● **DIRECTIONS**:
Restate word for word the lines of the data below, from the first through the one that has "back_riser_haze = 0.06".

= = = =

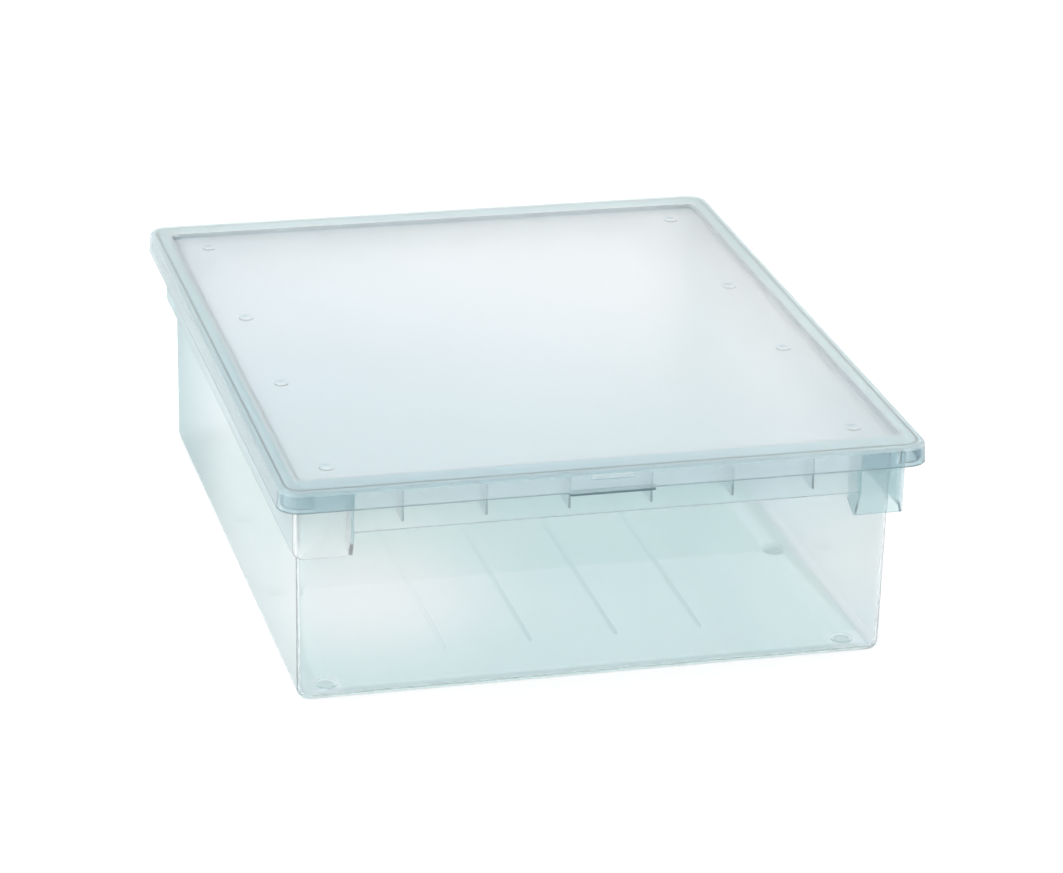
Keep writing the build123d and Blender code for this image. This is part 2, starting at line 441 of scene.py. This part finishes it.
lid_corner = paint(lid_tree, corner_tint, (at_right_end, right_corner_shade_tint))
lid_border = paint(
    lid_tree,
    border_tint,
    (border_far, far_border_tint),
    (on_riser, riser_tint),
    (on_back_riser, back_riser_tint),
    (on_skirt, skirt_tint),
    (on_side_skirt, side_skirt_tint),
    (at_corner, lid_corner),
    (at_skirt_foot, foot_tint),
    (at_tab_foot, tab_shade_tint),
    (on_grip, grip_tint),
    (at_grip_foot, grip_shade_tint),
)
lid_tint = paint(lid_tree, lid_panel, (on_border, lid_border))
lid_tree.links.new(lid_tint, lid_shader.inputs["Base Color"])
print("nodes in the lid's plastic:", len(lid_tree.nodes))

# %% [markdown]
# The panel of the lid is satin, so what lies in the box shows only as a blur, and its skirt is clearer
# and glossier. The haze could be a white veil on top, but here it is the share of light that the surface
# scatters back instead of letting it through. Real plastic scatters inside, and both ways, so this is a
# stand-in. Slow clouds change both a little. The grip bar and the step at the back are a touch hazier,
# which makes them lighter.

# %% Haze and gloss of the lid
flow_size = 0.12
lid_clear, lid_clear_clouds = 0.66, 0.06
lid_rough, lid_rough_clouds = 0.27, 0.06
skirt_clearer = 0.12
skirt_smoother = 0.14
grip_haze = 0.08
back_riser_haze = 0.06


def adjust(tree, amount, *changes):
    """An amount that changes by place. A change is its share and what it adds where the share is 1."""
    for share, change in changes:
        amount = calculate(tree, "MULTIPLY_ADD", share, change, amount)
    return amount


lid_flow = clouds(lid_tree, lid_places, flow_size)
lid_clearness = adjust(
    lid_tree,
    lid_clear,
    (lid_flow, lid_clear_clouds),
    (on_skirt, skirt_clearer),
    (on_grip, -grip_haze),
    (on_back_riser, -back_riser_haze),
)
lid_tree.links.new(lid_clearness, lid_shader.inputs["Transmission Weight"])
lid_roughness = adjust(lid_tree, lid_rough, (lid_flow, lid_rough_clouds), (on_skirt, -skirt_smoother))
lid_tree.links.new(lid_roughness, lid_shader.inputs["Roughness"])
lid_clearest = lid_clear + lid_clear_clouds + skirt_clearer
lid_haziest = lid_clear - back_riser_haze
print("lid lets through, least and most:", round(lid_haziest, 2), round(lid_clearest, 2))

# %% [markdown]
# The aprons hang under the rim of the tub, outside its basin, and turn its corners as deep blocks. A
# line a little outside the basin parts the two. In the picture they look a little deeper and hazier than
# the walls, and the front left block looks almost white, so they are given that. The white of the front
# left block is painted light. They could be left to the light, but it did not bring out these
# differences. The back apron is not seen. It is deeper here only to soften the level line that its
# mirror image draws in the floor.

# %% Aprons and corner blocks of the tub
apron_start_across = 0.1864
apron_start_along = 0.2192

beyond_side = calculate(tub_tree, "SUBTRACT", tub_across, apron_start_across)
beyond_end = calculate(tub_tree, "SUBTRACT", tub_along, apron_start_along)
beyond_basin = calculate(tub_tree, "MAXIMUM", beyond_side, beyond_end)
under_rim = fade(tub_tree, tub_z, skirt_foot + line_width, skirt_foot)
on_apron = overlap(tub_tree, fade(tub_tree, beyond_basin, 0, line_width), under_rim)
tub_past_end_wall = fade(
    tub_tree,
    tub_across,
    end_wall_place - 2 * line_width,
    end_wall_place - line_width,
)
on_block = overlap(tub_tree, on_apron, tub_past_end_wall)
on_back_half = fade(tub_tree, tub_y, -line_width, line_width)
on_side_apron = overlap(
    tub_tree,
    fade(tub_tree, beyond_side, 0, line_width),
    fade(tub_tree, beyond_end, 0, -line_width),
)
front_edge = -apron_start_along
on_front_left = overlap(
    tub_tree,
    fade(tub_tree, tub_x, line_width, -line_width),
    fade(tub_tree, tub_y, front_edge + 2 * line_width, front_edge - 2 * line_width),
)
apron_starts = [round(start * mm_in_metre, 1) for start in (apron_start_across, apron_start_along)]
print("aprons start at mm from the middle:", apron_starts)

# %% [markdown]
# In the picture the side walls of the tub deepen towards the back, and the right one, seen from inside
# through the front wall, is paler. The flat angle at which they are seen gives a part of that, and a
# tint
# gives the rest: painted shade that deepens towards the back, and painted light on the right wall. A
# sheet of coloured glass outside each wall could give it too, but a tint needs no extra piece.

# %% Side walls of the tub
side_wall_start, side_wall_end = 0.174, 0.182
deepening_start, deepening_end = -0.02, 0.24

on_side_wall = fade(tub_tree, tub_across, side_wall_start, side_wall_end)
on_right = fade(tub_tree, tub_x, -line_width, line_width)
towards_back = fade(tub_tree, tub_y, deepening_start, deepening_end)
on_side_shade = overlap(tub_tree, on_side_wall, towards_back)
print("side walls deepen over mm:", round((deepening_end - deepening_start) * mm_in_metre))

# %% [markdown]
# The floor carries four low ribs from front to back, and a boss over the dimple at each bump's place.
# The picture shows three ribs as fine dark lines that fade towards the back. The place of the leftmost
# one is lost in a glow, so that rib gets no tint, and the floor has a spot of painted light there. The
# ribs are in the CAD, and a tint on their tops brings the lines out. The four corners of the floor get a
# tint of their own, so that the bosses there stand out neither as dark rings nor as pale patches. The
# four bosses between them have the floor's tint.

# %% Floor, ribs and bosses of the tub
rib_foot, rib_top = 0.0024, 0.0036
rib_half_reach = 0.168
rib_fade_start, rib_fade_end = -0.15, 0.12
rib_tint_start, rib_tint_end = -0.065, -0.045
corner_zone_across, corner_zone_along = 0.155, 0.188
lit_spot_place = (-0.115, -0.075, 0)
lit_spot_radius = 0.135

on_floor = overlap(
    tub_tree,
    fade(tub_tree, tub_z, rib_top + 2 * line_width, rib_top + line_width),
    fade(tub_tree, tub_across, side_wall_end, side_wall_start),
)
# A spot of painted light on the floor, where the glow falls.
in_lit_spot = near(tub_tree, tub_places, lit_spot_place, lit_spot_radius)
on_rib = overlap(
    tub_tree,
    on_floor,
    fade(tub_tree, tub_z, rib_foot, rib_foot + line_width),
    fade(tub_tree, tub_along, rib_half_reach + line_width, rib_half_reach),
    calculate(tub_tree, "SUBTRACT", 1, in_lit_spot),
    fade(tub_tree, tub_x, rib_tint_start, rib_tint_end),
    fade(tub_tree, tub_y, rib_fade_end, rib_fade_start),
)
at_floor_corner = overlap(
    tub_tree,
    fade(tub_tree, tub_across, corner_zone_across - line_width, corner_zone_across + line_width),
    fade(tub_tree, tub_along, corner_zone_along - line_width, corner_zone_along + line_width),
)
print("clear spot on the floor, mm across:", round(2 * lit_spot_radius * mm_in_metre))

# %% [markdown]
# Two soft glows lie on the front wall of the picture. Lamps could throw them, but they would also light
# the lid, so two milky patches of painted light in the wall hint at them. They stand in for light and
# stay with the wall. At the foot of the front and back walls the rounded edge is drawn as a thin pale
# line, a painted highlight, by a paler tint, more haze and a rougher surface.

# %% Milky patches of painted light and painted highlight at the foot of the tub
lit_milky_patches = (
    ((-0.140, -0.218, 0.085), 0.11),
    ((0.165, -0.218, 0.070), 0.08),
)
foot_half_length = 0.2105
foot_height = 0.003

in_lit_milky_patch = calculate(
    tub_tree,
    "MAXIMUM",
    *[near(tub_tree, tub_places, place, radius) for place, radius in lit_milky_patches],
)
at_foot = overlap(
    tub_tree,
    fade(tub_tree, tub_along, foot_half_length, foot_half_length + line_width),
    fade(tub_tree, tub_z, foot_height + line_width, foot_height),
)
print("milky patches:", len(lit_milky_patches))

# %% [markdown]
# The tub is painted as the lid is: floor and shell apart, each in coats, and joined last. The floor is
# seen through the front wall, at a flat angle, and looks deeper than the walls. Thicker plastic would
# give that too, but the thickness belongs to the CAD, so the floor gets a deeper tint. The spot of
# painted light in it stands in for the glow of the picture and stays with the floor.

# %% Tint of the tub's floor
floor_tint = (0.71, 0.865, 0.83)
lit_spot_tint = (1.0, 1.0, 1.0)
rib_tint = (0.50, 0.68, 0.68)
floor_corner_tint = (0.84, 0.93, 0.915)

tub_bottom = paint(
    tub_tree,
    floor_tint,
    (in_lit_spot, lit_spot_tint),
    (on_rib, rib_tint),
    (at_floor_corner, floor_corner_tint),
)
print("nodes with the floor's tint:", len(tub_tree.nodes))

# %% [markdown]
# The walls, aprons and blocks of the tub come next. Side walls, aprons and blocks are each mixed first,
# because each has a left and a right or a front and a back of its own, and are then laid on the front
# and back walls. The deepening of the side walls lies on top, because it runs over the aprons as well.

# %% Tint of the tub's walls and aprons
wall_tint = (0.93, 0.96, 0.995)
left_side_tint = (0.87, 0.925, 0.935)
right_side_light_tint = (0.95, 0.975, 0.98)
back_side_shade_tint = (0.37, 0.585, 0.615)
apron_tint = (0.86, 0.935, 0.945)
back_apron_tint = (0.50, 0.66, 0.70)
block_tint = (0.76, 0.88, 0.90)
left_block_light_tint = (1.0, 1.0, 1.0)
side_apron_tint = (0.66, 0.79, 0.82)
patch_light_tint = (1.0, 1.0, 1.0)
foot_highlight_tint = (0.97, 0.99, 0.99)

# The right side wall gets a paler tint, which is painted light.
side_walls = paint(tub_tree, left_side_tint, (on_right, right_side_light_tint))
aprons = paint(tub_tree, apron_tint, (on_back_half, back_apron_tint))
# The front left block gets a white tint, which is painted light.
blocks = paint(tub_tree, block_tint, (on_front_left, left_block_light_tint), (on_side_apron, side_apron_tint))
tub_shell = paint(
    tub_tree,
    wall_tint,
    (on_side_wall, side_walls),
    (on_apron, aprons),
    # The milky patches are painted light.
    (in_lit_milky_patch, patch_light_tint),
    (on_block, blocks),
    # painted shade, deepening towards the back of the side walls
    (on_side_shade, back_side_shade_tint),
)
# The pale foot line is a painted highlight.
tub_tint = paint(tub_tree, tub_shell, (on_floor, tub_bottom), (at_foot, foot_highlight_tint))
tub_tree.links.new(tub_tint, tub_shader.inputs["Base Color"])
print("nodes in the tub's plastic:", len(tub_tree.nodes))

# %% [markdown]
# The tub is the clearer and glossier of the two, and the ribs of its floor show through its walls. It
# gets its clouds, haze and gloss as the lid does, with a little more haze on the aprons and in the milky
# patches of painted light. The line at its foot, a painted highlight, is the haziest and the roughest,
# so it stays pale instead of mirroring the room.

# %% Haze and gloss of the tub
tub_clear, tub_clear_clouds = 0.84, 0.05
tub_rough, tub_rough_clouds = 0.06, 0.05
apron_haze = 0.04
patch_haze = 0.07
foot_haze = 0.2
foot_blur = 0.25

tub_flow = clouds(tub_tree, tub_places, flow_size)
tub_clearness = adjust(
    tub_tree,
    tub_clear,
    (tub_flow, tub_clear_clouds),
    (on_apron, -apron_haze),
    (in_lit_milky_patch, -patch_haze),
    (at_foot, -foot_haze),
)
tub_tree.links.new(tub_clearness, tub_shader.inputs["Transmission Weight"])
tub_roughness = adjust(tub_tree, tub_rough, (tub_flow, tub_rough_clouds), (at_foot, foot_blur))
tub_tree.links.new(tub_roughness, tub_shader.inputs["Roughness"])
tub_haziest, tub_clearest = tub_clear - foot_haze, tub_clear + tub_clear_clouds
print("tub lets through, about least and most:", round(tub_haziest, 2), round(tub_clearest, 2))

# %% [markdown]
# The CAD gave each moulding a plain material in its slot. The mesh stays as it is, and only the slot
# gets the finished plastic, so the record's names of slots and pieces still hold.

# %% Give each moulding its plastic
for moulding, plastic in ((tub, tub_plastic), (lid, lid_plastic)):
    for slot in moulding.material_slots:
        slot.material = plastic
    print(moulding.name, "faces:", len(moulding.data.polygons))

= = = =

● **THE REPLY**:
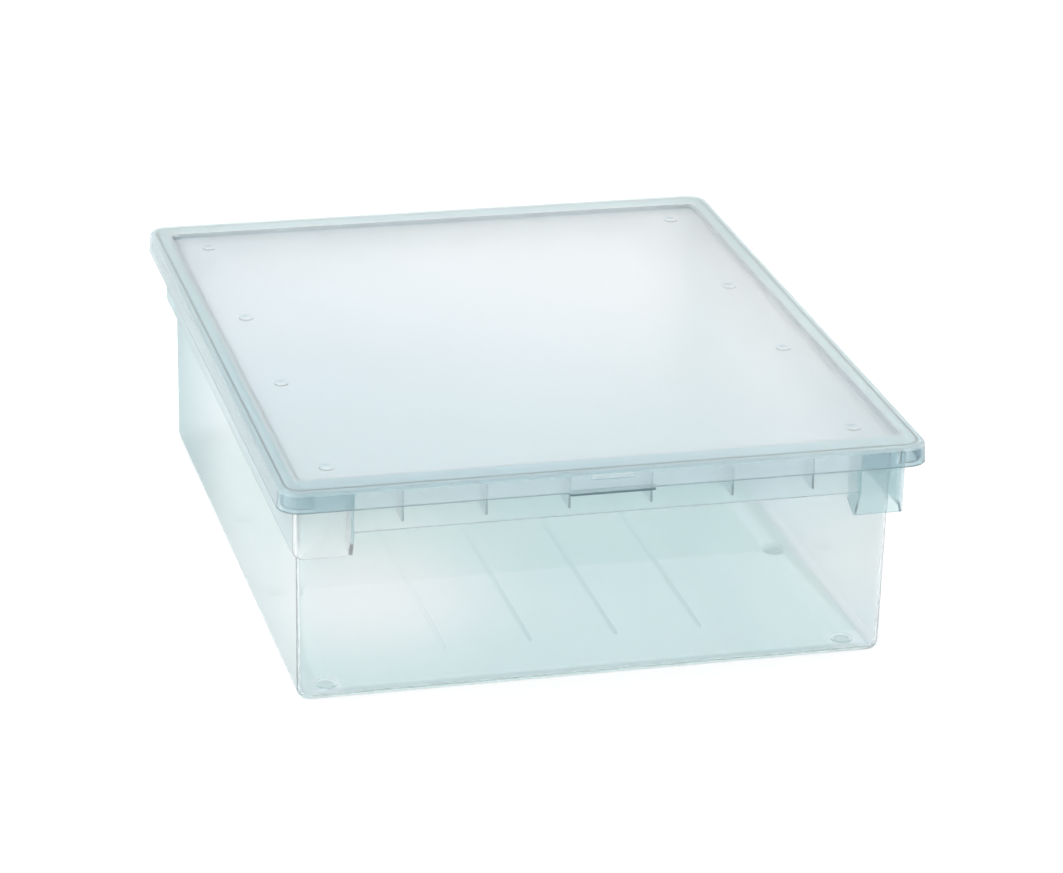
Keep writing the build123d and Blender code for this image. This is part 2, starting at line 441 of scene.py. This part finishes it.
lid_corner = paint(lid_tree, corner_tint, (at_right_end, right_corner_shade_tint))
lid_border = paint(
    lid_tree,
    border_tint,
    (border_far, far_border_tint),
    (on_riser, riser_tint),
    (on_back_riser, back_riser_tint),
    (on_skirt, skirt_tint),
    (on_side_skirt, side_skirt_tint),
    (at_corner, lid_corner),
    (at_skirt_foot, foot_tint),
    (at_tab_foot, tab_shade_tint),
    (on_grip, grip_tint),
    (at_grip_foot, grip_shade_tint),
)
lid_tint = paint(lid_tree, lid_panel, (on_border, lid_border))
lid_tree.links.new(lid_tint, lid_shader.inputs["Base Color"])
print("nodes in the lid's plastic:", len(lid_tree.nodes))

# %% [markdown]
# The panel of the lid is satin, so what lies in the box shows only as a blur, and its skirt is clearer
# and glossier. The haze could be a white veil on top, but here it is the share of light that the surface
# scatters back instead of letting it through. Real plastic scatters inside, and both ways, so this is a
# stand-in. Slow clouds change both a little. The grip bar and the step at the back are a touch hazier,
# which makes them lighter.

# %% Haze and gloss of the lid
flow_size = 0.12
lid_clear, lid_clear_clouds = 0.66, 0.06
lid_rough, lid_rough_clouds = 0.27, 0.06
skirt_clearer = 0.12
skirt_smoother = 0.14
grip_haze = 0.08
back_riser_haze = 0.06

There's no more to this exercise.